We’ve had people comment that they’ve worked in an area for five or six years but never truly saw the end-to-end of what happens before and after their part. That’s the magic of service design and the service blueprint.

In her view, the rising profile of user experience design over the last decade has been an important prerequisite, giving customer-focused organizations a model for how to now think about and take advantage of service design. “UX Design has matured. 10 years ago, having a UX team would have been novel. Now, it’s a must. Companies are defined by UX and customer delight, because there are 20 other apps just like yours. We’re riding a wave of design that is cresting. Everyone is getting the basics right.” This, more than anything else, may explain the trending popularity of service design: organizations by and large now “get” the value of UX design, have incorporated it into their processes, and are ready to take the next step on the path toward a comprehensively user-centric ideology. (For more on the challenges and opportunities of service design, check out this article by Erik and Megan, available over at Service Design Network.)

The Service Blueprint

We caught up with Erik Flowers via Slack chat to find out how he diagrams and documents his findings in his work at Intuit. “We’ve utilized the service blueprint format heavily,” he told us, “modifying it into something sort of new that allows us to take these end-to-end experiences and really dive deep into each moment from the surface journey that you can see from the outside, to the deep core of underlying support processes and systems and people that make it happen. It’s an analysis of all the intermixed pipes, wires, tunnels, chutes, ladders, and our internal actors that are supporting the experience above and trying to make it as functional and smooth for the customer as we can.”

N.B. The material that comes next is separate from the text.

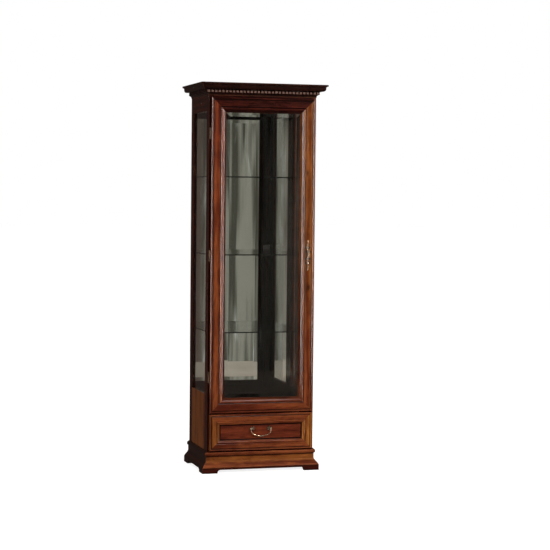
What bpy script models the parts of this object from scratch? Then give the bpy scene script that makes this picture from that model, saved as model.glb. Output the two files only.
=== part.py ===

The service blueprint really shines when documenting the most complex of systems—the ones with the greatest potential for inefficiencies and oversights to creep in. Erik explained: “For those scenarios that really add up in the end as a painful customer support case, we’re able to address things much more collaborative and end-to-end. Then we can get to root cause and fix it upstream, so the logjam never happens in the first place. You can pull logs out of a river all you want, but it’s better to actually take a step back and see why they’re coming down at a rate that is causing the downstream jam.”

“We’ve had people comment that they’ve worked in an area for five or six years but never truly saw the end-to-end of what happens before and after their part. That’s the magic of service design and the service blueprint. It gives you a high level view and at the same time a highly detailed view. And with that, you can finally look at the beginning and end of an experience, and everything in-between, and generate those easy tactical fixes you can just go do right away, and larger strategic insights that require a vision shift across silos that probably will need leadership to see that end-to-end and let them see how everything is impacting something else. There’s really no way a single team or person can see that, it’s just too big. But once you make it tangible and visible, you can take that high level, wide view, and generate insights from that without having to hold it in your brain all at once.”

Here to Stay

Is service design a flavor of the month? Juha Kronqvist, a researcher and lecturer at Aalto University in Espoo, Finland, defended the long-term value of the discipline in an article published on Medium last November:

“The ongoing change from an industrial society to a service economy is getting stronger and affects the design world as well. The share of services in GDP is rapidly growing and successful products increasingly resemble services (Iphone, Nest, Fitbit). Service design is created in response to this megatrend and it elevates the capabilities of designers to a strategic level. Designers are expected to understand how services operate, even if they only design products. Service design — developed during the past 30 years — is still new and not without growing pains, but interest in its utilisation is booming as tangible results start stacking up.”

For Megan’s part, she retains a healthy dose of self-deprecating skepticism even in the midst of her enthusiasm. “Service design isn’t the silver bullet,” she told us. “We’ll hit the trough of disillusionment at some point. But we’re really new here, so we don’t want to limit the possibilities.”